══ EXCERPTED RECORDS ══

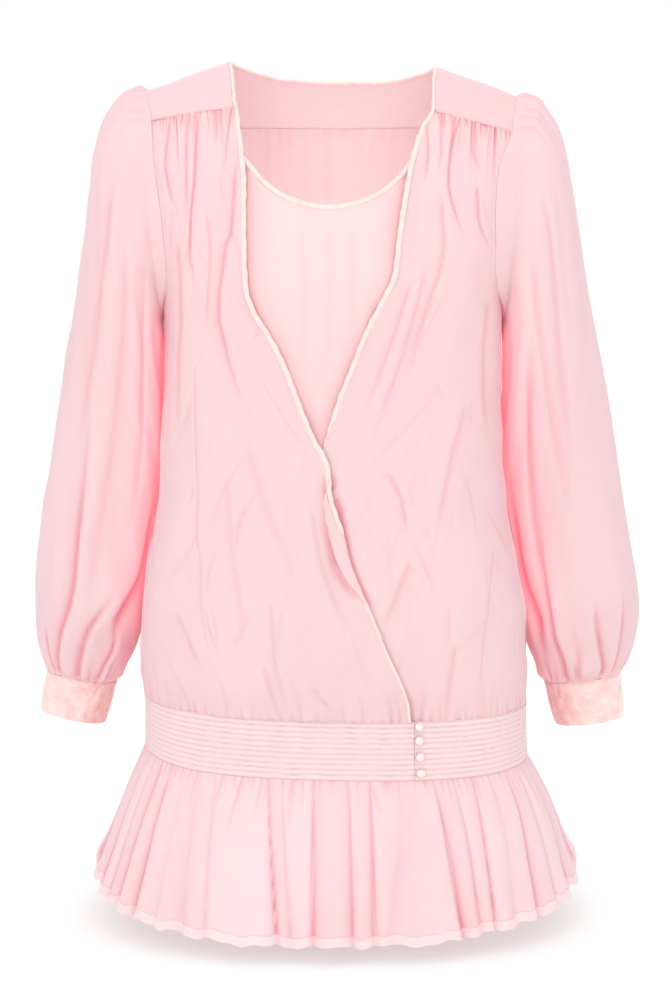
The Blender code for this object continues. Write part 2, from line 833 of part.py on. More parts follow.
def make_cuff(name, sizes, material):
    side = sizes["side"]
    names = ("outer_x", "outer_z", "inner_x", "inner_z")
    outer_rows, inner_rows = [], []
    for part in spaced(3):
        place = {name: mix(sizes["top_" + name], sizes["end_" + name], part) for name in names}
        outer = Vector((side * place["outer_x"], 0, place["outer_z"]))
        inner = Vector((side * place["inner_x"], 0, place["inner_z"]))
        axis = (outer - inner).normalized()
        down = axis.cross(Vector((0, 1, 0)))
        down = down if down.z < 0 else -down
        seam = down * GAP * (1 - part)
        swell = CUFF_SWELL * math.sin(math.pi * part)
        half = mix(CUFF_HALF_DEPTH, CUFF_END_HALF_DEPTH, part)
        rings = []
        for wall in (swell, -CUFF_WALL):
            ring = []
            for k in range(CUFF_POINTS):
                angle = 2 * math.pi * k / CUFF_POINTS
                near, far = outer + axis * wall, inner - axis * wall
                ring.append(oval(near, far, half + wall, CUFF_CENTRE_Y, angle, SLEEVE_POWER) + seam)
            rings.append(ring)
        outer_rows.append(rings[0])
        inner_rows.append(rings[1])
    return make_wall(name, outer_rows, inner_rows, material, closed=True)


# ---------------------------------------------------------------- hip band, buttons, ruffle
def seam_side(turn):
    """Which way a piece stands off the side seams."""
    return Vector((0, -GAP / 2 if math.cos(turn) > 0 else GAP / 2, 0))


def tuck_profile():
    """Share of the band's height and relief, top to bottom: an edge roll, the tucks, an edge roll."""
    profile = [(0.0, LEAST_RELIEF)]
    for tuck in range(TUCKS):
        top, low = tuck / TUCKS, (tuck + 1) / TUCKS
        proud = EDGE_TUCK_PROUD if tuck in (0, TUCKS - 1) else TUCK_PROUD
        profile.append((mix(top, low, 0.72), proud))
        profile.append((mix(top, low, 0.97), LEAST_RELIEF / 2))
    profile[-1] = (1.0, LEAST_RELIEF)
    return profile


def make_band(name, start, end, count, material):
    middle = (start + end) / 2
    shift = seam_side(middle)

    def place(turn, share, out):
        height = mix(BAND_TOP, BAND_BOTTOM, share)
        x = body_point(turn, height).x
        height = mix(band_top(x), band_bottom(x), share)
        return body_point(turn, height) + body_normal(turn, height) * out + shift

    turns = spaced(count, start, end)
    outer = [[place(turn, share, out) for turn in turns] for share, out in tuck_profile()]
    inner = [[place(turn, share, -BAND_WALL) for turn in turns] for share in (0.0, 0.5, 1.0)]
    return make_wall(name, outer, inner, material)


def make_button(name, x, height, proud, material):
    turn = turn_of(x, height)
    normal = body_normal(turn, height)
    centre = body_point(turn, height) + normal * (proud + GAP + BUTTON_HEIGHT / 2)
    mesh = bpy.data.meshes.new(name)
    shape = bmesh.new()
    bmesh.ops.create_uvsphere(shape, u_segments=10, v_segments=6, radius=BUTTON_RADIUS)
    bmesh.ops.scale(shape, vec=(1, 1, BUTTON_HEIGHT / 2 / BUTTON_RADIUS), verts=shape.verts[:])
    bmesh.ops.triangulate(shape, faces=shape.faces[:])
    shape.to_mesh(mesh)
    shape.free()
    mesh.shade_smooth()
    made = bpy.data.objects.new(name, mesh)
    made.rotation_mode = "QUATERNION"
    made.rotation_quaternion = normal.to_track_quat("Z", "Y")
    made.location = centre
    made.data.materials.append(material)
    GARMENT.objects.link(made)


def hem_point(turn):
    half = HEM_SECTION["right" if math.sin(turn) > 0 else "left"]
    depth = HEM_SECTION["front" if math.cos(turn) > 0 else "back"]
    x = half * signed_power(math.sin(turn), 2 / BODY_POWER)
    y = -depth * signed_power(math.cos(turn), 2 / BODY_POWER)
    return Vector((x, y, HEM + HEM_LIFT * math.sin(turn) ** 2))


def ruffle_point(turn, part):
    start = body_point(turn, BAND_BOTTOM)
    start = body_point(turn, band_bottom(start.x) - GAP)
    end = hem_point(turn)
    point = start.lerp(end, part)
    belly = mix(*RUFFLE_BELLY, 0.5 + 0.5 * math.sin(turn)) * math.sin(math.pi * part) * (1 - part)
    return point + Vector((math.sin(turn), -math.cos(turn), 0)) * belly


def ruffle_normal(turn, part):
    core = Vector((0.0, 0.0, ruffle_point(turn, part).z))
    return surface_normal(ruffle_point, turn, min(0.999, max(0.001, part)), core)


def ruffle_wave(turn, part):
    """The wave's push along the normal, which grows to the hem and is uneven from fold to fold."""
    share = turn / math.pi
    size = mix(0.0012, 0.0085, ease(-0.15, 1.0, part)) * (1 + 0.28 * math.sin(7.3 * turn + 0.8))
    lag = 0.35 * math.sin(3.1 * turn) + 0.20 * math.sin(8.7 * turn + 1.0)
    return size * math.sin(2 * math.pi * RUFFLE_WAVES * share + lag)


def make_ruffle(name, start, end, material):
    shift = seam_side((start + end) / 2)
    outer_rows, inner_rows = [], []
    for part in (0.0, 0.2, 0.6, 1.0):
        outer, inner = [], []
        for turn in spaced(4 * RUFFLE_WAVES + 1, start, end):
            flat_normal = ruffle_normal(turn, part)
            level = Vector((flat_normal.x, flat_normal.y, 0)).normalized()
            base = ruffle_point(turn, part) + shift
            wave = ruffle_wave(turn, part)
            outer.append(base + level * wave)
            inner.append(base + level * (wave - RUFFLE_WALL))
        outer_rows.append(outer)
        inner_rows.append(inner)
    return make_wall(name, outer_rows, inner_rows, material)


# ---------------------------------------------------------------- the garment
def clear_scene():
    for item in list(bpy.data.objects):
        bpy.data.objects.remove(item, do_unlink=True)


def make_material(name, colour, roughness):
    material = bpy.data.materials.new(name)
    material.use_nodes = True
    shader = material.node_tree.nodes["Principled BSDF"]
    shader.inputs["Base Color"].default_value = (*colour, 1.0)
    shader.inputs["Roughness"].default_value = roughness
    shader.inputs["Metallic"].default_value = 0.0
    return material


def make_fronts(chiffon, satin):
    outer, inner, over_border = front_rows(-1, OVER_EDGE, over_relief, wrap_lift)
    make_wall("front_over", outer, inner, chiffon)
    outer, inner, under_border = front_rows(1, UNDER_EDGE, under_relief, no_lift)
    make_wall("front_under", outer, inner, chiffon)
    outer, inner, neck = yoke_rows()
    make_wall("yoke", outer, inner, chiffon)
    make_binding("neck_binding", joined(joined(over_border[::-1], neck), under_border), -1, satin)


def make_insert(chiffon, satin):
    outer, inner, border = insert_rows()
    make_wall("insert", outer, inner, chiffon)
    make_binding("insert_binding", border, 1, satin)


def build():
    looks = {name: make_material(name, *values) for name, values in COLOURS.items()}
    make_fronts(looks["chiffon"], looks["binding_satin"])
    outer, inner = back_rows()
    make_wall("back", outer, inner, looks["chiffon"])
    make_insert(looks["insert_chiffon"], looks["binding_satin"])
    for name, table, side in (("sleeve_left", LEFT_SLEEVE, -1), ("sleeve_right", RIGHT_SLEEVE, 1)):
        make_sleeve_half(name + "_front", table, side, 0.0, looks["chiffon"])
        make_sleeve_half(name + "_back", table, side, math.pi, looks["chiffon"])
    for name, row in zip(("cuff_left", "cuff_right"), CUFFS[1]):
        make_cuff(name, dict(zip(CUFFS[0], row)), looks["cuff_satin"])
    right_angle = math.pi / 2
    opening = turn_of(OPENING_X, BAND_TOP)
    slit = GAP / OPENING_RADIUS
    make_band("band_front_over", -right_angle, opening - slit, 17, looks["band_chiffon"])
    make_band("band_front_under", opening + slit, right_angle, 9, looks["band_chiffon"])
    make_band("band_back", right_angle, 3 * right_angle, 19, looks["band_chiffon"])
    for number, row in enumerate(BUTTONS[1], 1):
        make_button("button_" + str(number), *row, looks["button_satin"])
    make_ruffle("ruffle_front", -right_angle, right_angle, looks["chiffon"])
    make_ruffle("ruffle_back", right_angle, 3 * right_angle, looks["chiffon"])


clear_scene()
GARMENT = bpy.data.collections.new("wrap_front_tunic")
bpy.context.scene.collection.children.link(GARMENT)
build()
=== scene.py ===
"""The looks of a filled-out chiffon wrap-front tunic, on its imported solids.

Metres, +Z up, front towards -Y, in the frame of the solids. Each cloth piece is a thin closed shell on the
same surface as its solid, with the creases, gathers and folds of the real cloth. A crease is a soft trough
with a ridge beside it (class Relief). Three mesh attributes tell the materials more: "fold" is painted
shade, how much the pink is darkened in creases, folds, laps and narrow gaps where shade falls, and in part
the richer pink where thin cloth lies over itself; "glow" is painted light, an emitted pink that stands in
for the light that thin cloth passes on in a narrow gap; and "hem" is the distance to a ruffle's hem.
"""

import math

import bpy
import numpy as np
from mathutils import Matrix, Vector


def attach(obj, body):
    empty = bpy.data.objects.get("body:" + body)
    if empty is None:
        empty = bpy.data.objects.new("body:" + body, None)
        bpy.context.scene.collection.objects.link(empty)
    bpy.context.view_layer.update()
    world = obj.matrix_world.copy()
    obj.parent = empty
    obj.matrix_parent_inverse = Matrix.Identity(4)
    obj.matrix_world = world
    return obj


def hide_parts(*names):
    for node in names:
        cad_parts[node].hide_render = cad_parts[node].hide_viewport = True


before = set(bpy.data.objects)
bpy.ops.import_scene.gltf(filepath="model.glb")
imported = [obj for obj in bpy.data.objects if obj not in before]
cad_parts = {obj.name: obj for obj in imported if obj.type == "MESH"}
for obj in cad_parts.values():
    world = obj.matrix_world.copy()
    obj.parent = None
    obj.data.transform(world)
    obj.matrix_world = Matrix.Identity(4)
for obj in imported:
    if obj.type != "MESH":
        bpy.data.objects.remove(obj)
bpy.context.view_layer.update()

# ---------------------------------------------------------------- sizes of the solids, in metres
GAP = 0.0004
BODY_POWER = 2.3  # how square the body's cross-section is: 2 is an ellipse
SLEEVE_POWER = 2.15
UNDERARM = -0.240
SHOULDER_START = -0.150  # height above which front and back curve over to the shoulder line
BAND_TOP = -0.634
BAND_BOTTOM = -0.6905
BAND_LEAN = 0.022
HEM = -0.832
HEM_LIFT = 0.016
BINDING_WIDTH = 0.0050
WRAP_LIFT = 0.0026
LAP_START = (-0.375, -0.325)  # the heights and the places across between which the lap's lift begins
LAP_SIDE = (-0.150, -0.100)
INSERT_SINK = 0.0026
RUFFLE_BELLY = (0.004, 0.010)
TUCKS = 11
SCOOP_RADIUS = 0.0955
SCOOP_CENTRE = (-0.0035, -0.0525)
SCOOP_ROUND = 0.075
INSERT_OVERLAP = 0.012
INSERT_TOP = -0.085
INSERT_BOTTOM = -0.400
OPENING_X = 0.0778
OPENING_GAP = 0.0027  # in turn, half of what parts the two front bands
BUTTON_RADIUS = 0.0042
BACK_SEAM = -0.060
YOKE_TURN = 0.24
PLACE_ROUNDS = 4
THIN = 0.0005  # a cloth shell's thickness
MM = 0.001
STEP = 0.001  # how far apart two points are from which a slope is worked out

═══
══ EXCERPTED RECORDS ══

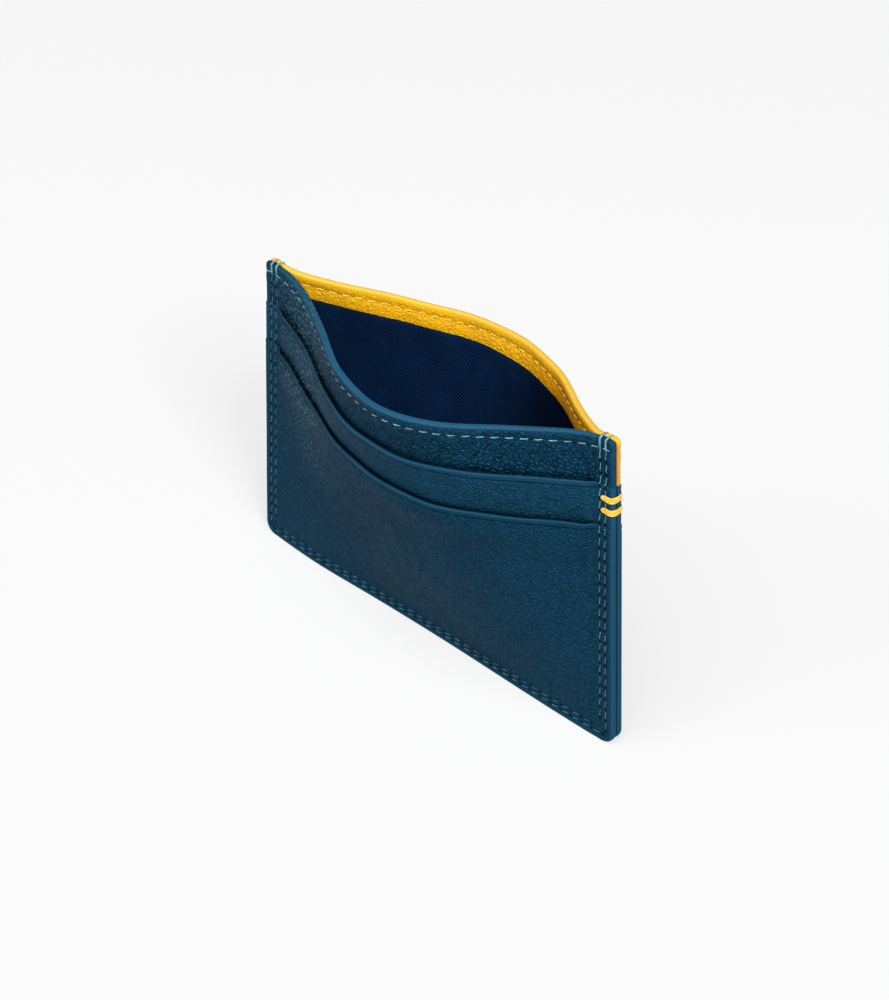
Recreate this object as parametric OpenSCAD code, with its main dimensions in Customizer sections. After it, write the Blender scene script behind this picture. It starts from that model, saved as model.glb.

═══

EXERCISE DESCRIPTION: Provide an exact reproduction of only those lines that start at the line containing "right_angle = math.pi / 2" and end at the line containing "before = set(bpy.data.objects)", inclusive.

WRITTEN RESPONSE:
    right_angle = math.pi / 2
    opening = turn_of(OPENING_X, BAND_TOP)
    slit = GAP / OPENING_RADIUS
    make_band("band_front_over", -right_angle, opening - slit, 17, looks["band_chiffon"])
    make_band("band_front_under", opening + slit, right_angle, 9, looks["band_chiffon"])
    make_band("band_back", right_angle, 3 * right_angle, 19, looks["band_chiffon"])
    for number, row in enumerate(BUTTONS[1], 1):
        make_button("button_" + str(number), *row, looks["button_satin"])
    make_ruffle("ruffle_front", -right_angle, right_angle, looks["chiffon"])
    make_ruffle("ruffle_back", right_angle, 3 * right_angle, looks["chiffon"])


clear_scene()
GARMENT = bpy.data.collections.new("wrap_front_tunic")
bpy.context.scene.collection.children.link(GARMENT)
build()
=== scene.py ===
"""The looks of a filled-out chiffon wrap-front tunic, on its imported solids.

Metres, +Z up, front towards -Y, in the frame of the solids. Each cloth piece is a thin closed shell on the
same surface as its solid, with the creases, gathers and folds of the real cloth. A crease is a soft trough
with a ridge beside it (class Relief). Three mesh attributes tell the materials more: "fold" is painted
shade, how much the pink is darkened in creases, folds, laps and narrow gaps where shade falls, and in part
the richer pink where thin cloth lies over itself; "glow" is painted light, an emitted pink that stands in
for the light that thin cloth passes on in a narrow gap; and "hem" is the distance to a ruffle's hem.
"""

import math

import bpy
import numpy as np
from mathutils import Matrix, Vector


def attach(obj, body):
    empty = bpy.data.objects.get("body:" + body)
    if empty is None:
        empty = bpy.data.objects.new("body:" + body, None)
        bpy.context.scene.collection.objects.link(empty)
    bpy.context.view_layer.update()
    world = obj.matrix_world.copy()
    obj.parent = empty
    obj.matrix_parent_inverse = Matrix.Identity(4)
    obj.matrix_world = world
    return obj


def hide_parts(*names):
    for node in names:
        cad_parts[node].hide_render = cad_parts[node].hide_viewport = True


before = set(bpy.data.objects)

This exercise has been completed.